**Your task:** Write out exactly the lines from the start of the entries through the one that contains "bore_radius = neck_radius - neck_wall", including both.

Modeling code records
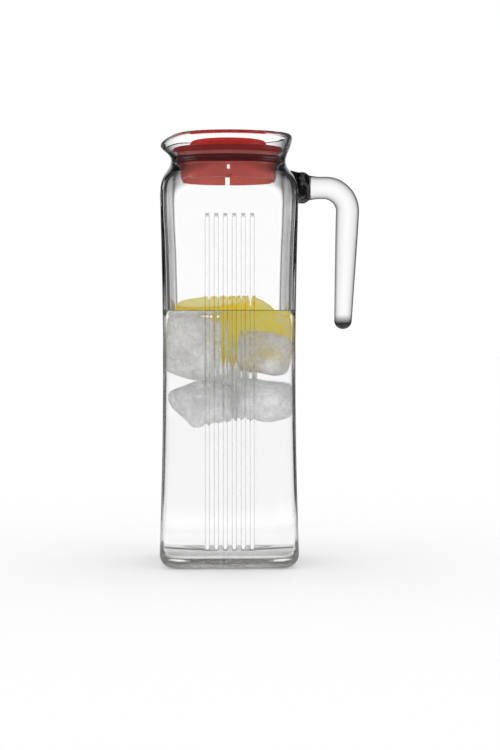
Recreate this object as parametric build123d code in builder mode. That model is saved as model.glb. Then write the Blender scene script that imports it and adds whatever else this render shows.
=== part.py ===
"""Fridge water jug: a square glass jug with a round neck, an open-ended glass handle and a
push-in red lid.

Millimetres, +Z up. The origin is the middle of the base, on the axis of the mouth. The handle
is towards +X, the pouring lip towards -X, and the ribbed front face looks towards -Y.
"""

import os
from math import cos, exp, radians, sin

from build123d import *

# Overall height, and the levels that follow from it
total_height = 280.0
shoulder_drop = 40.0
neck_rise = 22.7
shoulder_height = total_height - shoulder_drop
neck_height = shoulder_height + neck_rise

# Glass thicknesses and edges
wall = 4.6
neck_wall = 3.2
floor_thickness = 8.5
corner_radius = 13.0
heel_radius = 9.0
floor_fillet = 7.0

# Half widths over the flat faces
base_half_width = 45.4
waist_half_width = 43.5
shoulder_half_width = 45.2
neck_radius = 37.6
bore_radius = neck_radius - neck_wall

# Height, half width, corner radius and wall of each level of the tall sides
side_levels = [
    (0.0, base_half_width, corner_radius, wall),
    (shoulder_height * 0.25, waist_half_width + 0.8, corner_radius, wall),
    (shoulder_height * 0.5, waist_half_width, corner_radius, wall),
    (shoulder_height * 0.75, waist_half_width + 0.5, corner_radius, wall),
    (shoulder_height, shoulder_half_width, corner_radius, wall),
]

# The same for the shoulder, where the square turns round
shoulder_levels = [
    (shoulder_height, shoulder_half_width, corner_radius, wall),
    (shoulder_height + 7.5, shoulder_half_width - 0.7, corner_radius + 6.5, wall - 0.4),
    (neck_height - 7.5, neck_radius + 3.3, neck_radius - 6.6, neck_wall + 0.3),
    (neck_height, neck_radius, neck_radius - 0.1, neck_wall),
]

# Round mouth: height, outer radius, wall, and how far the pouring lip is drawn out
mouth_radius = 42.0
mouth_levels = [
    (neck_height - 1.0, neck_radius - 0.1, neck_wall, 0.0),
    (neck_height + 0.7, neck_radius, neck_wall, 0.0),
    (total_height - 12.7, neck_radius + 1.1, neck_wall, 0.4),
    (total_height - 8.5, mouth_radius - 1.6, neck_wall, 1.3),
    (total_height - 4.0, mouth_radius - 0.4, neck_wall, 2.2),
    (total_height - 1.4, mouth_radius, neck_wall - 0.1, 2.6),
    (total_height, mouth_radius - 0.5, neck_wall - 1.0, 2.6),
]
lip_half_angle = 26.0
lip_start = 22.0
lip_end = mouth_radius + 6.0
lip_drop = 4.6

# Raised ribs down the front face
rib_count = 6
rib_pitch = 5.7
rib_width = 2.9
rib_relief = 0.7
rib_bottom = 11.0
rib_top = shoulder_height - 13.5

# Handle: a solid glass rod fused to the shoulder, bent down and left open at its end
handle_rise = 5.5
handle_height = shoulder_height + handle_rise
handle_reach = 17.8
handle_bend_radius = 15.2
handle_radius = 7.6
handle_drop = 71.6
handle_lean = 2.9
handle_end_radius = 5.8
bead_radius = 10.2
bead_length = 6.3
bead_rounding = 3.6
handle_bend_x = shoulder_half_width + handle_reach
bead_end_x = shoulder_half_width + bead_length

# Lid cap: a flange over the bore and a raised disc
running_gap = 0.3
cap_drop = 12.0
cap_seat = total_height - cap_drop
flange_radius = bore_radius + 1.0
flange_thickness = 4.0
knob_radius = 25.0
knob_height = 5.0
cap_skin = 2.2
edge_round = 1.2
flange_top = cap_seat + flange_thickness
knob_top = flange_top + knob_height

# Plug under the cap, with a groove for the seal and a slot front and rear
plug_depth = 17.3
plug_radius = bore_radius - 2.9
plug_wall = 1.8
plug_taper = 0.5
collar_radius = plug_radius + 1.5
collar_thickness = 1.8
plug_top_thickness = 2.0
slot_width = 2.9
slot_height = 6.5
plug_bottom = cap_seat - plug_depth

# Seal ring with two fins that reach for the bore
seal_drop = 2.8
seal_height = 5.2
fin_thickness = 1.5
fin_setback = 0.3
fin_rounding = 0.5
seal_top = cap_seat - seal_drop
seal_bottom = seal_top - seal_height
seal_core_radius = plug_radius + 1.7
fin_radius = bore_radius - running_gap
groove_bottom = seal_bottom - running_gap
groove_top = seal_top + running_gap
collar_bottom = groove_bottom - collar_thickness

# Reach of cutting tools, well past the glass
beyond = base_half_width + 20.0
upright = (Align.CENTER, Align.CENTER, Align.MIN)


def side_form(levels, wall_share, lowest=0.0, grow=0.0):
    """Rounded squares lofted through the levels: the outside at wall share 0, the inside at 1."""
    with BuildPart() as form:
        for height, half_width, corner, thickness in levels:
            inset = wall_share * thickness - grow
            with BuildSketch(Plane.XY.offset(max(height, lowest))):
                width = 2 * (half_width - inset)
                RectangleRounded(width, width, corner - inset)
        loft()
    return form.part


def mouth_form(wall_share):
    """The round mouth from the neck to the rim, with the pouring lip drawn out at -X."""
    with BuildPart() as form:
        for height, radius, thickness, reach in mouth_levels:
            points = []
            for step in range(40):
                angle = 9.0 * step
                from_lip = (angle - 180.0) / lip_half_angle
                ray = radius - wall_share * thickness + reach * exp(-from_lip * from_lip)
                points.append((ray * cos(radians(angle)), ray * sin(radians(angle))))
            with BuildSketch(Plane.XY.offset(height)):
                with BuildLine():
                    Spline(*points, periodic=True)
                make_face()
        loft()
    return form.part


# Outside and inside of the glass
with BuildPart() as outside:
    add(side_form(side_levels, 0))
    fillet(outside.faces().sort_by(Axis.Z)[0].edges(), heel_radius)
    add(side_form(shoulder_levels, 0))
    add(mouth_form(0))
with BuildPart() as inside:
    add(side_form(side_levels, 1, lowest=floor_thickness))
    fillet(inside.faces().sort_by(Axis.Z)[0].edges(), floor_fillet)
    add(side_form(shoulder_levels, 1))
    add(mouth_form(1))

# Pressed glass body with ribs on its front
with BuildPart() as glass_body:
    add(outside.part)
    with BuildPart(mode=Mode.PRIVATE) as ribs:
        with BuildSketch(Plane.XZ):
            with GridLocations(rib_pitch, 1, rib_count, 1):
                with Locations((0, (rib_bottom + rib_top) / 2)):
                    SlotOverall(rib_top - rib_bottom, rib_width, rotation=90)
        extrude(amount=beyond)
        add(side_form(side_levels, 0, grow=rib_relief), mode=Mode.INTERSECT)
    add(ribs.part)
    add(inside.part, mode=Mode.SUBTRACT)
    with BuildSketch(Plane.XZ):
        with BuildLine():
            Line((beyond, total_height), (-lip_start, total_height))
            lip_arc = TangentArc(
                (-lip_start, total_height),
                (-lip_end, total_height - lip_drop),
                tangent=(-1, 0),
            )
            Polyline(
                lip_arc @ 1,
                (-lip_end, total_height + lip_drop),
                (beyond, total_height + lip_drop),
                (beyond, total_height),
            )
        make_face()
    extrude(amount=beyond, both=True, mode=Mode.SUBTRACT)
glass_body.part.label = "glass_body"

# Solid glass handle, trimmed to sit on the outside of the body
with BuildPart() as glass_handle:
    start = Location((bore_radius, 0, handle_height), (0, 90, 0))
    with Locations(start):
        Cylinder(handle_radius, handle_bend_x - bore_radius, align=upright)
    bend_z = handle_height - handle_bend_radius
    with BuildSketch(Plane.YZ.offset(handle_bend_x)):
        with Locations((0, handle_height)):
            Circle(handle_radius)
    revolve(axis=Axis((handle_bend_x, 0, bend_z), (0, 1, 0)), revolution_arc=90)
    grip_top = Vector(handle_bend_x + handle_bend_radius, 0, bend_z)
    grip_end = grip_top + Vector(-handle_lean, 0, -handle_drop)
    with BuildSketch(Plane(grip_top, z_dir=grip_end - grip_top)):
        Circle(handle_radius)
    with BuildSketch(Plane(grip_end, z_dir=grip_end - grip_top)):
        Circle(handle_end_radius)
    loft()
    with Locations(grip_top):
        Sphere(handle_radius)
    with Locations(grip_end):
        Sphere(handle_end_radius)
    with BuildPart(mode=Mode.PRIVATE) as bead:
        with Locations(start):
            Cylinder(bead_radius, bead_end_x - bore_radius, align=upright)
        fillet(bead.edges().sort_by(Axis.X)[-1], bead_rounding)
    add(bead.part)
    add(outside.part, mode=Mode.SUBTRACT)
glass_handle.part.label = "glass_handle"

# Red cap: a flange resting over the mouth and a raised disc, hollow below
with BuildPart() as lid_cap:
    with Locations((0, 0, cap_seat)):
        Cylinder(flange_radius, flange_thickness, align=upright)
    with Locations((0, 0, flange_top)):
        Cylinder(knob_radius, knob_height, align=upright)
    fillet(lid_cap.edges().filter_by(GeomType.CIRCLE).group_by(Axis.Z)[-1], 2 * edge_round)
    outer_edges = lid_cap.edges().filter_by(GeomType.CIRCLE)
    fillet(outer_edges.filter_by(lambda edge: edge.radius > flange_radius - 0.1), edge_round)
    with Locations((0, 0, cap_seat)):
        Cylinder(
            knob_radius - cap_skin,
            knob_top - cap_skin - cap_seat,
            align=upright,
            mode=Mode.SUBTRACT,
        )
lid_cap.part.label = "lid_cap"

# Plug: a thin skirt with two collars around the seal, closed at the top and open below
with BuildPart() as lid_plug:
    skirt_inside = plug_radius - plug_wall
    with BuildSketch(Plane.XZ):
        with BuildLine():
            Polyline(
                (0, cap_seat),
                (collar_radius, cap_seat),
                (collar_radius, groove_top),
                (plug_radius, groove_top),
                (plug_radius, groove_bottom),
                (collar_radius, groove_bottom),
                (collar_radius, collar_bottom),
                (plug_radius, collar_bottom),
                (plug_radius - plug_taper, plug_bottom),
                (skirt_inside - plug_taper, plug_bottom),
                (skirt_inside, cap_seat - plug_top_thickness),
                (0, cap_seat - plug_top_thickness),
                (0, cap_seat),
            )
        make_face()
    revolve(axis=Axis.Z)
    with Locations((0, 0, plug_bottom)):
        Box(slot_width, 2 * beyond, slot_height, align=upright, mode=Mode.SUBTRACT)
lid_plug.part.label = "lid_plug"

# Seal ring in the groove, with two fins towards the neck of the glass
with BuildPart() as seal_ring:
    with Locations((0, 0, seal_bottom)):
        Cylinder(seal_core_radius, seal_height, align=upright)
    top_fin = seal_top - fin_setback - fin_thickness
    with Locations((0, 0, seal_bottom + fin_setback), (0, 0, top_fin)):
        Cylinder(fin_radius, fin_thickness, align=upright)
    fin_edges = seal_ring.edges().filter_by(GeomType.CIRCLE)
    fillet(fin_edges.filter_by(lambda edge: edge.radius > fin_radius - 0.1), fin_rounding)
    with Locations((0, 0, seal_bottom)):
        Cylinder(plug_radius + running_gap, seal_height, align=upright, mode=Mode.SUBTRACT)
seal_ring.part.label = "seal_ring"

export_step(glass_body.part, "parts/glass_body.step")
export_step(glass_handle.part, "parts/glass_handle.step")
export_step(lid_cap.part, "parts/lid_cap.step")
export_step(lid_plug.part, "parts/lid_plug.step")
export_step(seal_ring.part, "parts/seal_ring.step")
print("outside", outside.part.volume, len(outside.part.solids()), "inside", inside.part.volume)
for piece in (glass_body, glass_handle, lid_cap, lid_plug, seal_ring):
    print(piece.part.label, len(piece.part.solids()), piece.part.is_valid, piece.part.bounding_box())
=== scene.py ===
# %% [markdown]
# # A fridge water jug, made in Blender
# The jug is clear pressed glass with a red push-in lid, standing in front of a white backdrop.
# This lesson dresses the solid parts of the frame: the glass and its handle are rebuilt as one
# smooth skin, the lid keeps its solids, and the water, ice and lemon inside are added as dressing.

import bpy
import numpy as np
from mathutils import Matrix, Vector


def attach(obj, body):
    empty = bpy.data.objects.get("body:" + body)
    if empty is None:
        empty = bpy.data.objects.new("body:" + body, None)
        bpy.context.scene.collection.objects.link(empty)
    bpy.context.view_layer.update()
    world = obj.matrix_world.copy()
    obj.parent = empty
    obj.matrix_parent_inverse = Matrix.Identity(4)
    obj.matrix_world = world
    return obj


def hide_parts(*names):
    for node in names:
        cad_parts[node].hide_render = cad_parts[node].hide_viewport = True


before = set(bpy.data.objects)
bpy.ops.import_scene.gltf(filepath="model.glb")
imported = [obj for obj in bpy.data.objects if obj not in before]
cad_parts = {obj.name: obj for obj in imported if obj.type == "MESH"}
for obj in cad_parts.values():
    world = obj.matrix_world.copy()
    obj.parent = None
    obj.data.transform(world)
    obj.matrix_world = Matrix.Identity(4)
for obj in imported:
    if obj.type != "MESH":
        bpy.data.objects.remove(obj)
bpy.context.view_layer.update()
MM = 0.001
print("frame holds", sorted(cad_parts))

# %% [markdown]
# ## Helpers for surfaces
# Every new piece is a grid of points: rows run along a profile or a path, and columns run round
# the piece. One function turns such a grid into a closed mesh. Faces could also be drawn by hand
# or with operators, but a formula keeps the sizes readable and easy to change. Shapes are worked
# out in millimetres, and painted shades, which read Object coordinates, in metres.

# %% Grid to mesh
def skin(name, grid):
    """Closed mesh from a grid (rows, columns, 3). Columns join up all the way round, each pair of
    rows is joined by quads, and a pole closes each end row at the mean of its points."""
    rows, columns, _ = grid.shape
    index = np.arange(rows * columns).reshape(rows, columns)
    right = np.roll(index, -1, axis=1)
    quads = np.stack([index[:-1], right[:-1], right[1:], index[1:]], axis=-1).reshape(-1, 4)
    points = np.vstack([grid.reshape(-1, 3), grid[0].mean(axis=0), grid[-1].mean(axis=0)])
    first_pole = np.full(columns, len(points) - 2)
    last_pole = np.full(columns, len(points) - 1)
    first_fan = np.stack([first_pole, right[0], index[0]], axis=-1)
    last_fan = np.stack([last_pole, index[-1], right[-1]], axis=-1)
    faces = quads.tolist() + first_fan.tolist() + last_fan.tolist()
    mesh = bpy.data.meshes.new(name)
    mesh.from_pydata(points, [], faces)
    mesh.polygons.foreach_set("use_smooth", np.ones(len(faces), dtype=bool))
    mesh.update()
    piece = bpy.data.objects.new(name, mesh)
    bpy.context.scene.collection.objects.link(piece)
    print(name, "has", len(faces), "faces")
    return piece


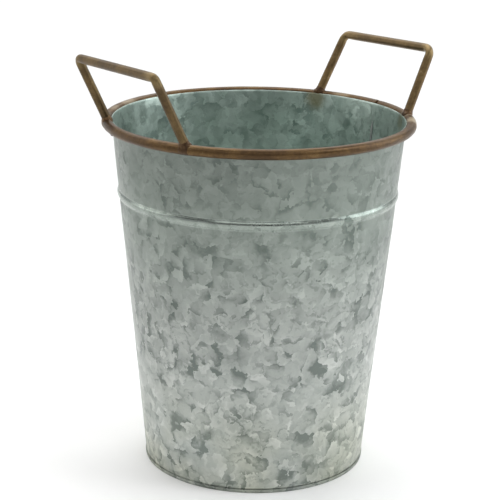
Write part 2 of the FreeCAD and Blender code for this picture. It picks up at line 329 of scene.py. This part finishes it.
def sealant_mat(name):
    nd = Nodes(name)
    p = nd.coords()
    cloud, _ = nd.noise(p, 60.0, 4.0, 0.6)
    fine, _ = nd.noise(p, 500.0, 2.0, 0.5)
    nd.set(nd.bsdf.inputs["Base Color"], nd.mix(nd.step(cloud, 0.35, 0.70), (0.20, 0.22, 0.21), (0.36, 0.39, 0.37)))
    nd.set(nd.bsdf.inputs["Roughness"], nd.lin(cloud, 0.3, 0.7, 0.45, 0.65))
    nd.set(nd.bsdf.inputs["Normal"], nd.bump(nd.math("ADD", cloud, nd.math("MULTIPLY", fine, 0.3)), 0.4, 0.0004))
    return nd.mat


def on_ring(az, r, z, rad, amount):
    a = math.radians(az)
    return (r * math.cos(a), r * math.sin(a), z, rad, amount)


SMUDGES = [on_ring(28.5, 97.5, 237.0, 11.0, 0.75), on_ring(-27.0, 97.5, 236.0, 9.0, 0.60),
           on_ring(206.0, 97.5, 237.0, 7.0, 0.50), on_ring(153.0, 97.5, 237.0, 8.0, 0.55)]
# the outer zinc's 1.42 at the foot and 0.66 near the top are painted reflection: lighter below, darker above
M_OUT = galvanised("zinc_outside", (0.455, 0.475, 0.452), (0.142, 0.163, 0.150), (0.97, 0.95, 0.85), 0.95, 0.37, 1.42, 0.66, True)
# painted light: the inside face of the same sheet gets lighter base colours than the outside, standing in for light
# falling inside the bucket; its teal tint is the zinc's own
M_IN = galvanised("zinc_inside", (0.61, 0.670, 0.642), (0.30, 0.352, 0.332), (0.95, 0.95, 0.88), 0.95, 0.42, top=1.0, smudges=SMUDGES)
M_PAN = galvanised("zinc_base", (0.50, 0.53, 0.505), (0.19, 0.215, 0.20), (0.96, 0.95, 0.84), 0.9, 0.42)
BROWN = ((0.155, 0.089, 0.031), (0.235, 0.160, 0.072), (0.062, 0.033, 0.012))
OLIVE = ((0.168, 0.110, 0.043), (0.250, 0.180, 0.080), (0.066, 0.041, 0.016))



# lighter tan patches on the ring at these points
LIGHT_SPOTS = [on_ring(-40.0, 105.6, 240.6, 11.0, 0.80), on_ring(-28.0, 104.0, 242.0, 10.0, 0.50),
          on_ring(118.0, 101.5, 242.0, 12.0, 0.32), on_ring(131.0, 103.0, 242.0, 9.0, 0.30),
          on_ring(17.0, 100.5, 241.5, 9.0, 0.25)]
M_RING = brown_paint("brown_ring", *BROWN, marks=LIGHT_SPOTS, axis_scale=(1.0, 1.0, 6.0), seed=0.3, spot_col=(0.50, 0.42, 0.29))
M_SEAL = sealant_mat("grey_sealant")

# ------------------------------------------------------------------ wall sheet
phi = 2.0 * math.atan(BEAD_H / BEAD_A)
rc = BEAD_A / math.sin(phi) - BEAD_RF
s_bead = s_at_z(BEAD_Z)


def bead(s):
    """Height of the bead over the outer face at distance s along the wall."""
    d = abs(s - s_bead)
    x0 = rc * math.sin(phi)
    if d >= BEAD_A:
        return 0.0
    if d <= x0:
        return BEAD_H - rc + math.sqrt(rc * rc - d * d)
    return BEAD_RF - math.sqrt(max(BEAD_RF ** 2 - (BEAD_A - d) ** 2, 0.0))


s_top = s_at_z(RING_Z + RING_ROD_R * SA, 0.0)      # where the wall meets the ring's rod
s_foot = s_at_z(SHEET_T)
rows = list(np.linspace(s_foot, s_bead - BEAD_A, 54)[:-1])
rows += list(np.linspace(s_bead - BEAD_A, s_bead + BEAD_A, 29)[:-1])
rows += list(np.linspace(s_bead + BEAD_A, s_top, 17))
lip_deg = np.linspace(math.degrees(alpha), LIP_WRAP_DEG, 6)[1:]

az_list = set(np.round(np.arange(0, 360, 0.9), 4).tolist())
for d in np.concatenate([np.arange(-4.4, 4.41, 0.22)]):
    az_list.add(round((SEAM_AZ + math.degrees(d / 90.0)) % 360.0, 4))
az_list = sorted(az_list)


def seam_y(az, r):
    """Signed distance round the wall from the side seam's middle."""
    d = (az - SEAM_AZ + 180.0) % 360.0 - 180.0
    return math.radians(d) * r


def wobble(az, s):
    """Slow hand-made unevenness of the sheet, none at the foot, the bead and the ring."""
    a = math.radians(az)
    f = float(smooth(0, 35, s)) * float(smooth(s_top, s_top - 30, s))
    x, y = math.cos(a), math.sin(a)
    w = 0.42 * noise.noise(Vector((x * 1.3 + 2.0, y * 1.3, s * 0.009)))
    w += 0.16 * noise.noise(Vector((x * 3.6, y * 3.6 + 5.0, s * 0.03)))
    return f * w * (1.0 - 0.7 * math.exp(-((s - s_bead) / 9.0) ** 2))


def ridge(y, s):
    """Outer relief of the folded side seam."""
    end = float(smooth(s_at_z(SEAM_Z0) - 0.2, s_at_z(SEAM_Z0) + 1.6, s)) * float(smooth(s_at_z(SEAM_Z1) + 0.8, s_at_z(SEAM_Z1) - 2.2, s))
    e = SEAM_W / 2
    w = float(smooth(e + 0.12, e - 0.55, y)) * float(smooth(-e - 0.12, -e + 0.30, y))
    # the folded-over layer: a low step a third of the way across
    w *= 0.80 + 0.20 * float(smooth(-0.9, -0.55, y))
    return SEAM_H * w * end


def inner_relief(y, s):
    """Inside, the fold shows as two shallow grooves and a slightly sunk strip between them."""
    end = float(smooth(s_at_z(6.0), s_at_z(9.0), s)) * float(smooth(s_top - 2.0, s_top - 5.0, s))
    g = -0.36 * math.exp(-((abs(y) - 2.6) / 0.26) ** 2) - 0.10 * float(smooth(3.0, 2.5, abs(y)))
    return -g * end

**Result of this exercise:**
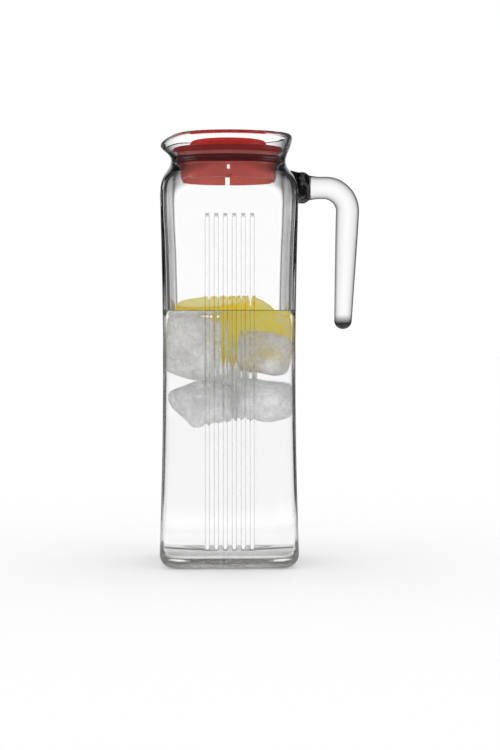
Recreate this object as parametric build123d code in builder mode. That model is saved as model.glb. Then write the Blender scene script that imports it and adds whatever else this render shows.
=== part.py ===
"""Fridge water jug: a square glass jug with a round neck, an open-ended glass handle and a
push-in red lid.

Millimetres, +Z up. The origin is the middle of the base, on the axis of the mouth. The handle
is towards +X, the pouring lip towards -X, and the ribbed front face looks towards -Y.
"""

import os
from math import cos, exp, radians, sin

from build123d import *

# Overall height, and the levels that follow from it
total_height = 280.0
shoulder_drop = 40.0
neck_rise = 22.7
shoulder_height = total_height - shoulder_drop
neck_height = shoulder_height + neck_rise

# Glass thicknesses and edges
wall = 4.6
neck_wall = 3.2
floor_thickness = 8.5
corner_radius = 13.0
heel_radius = 9.0
floor_fillet = 7.0

# Half widths over the flat faces
base_half_width = 45.4
waist_half_width = 43.5
shoulder_half_width = 45.2
neck_radius = 37.6
bore_radius = neck_radius - neck_wall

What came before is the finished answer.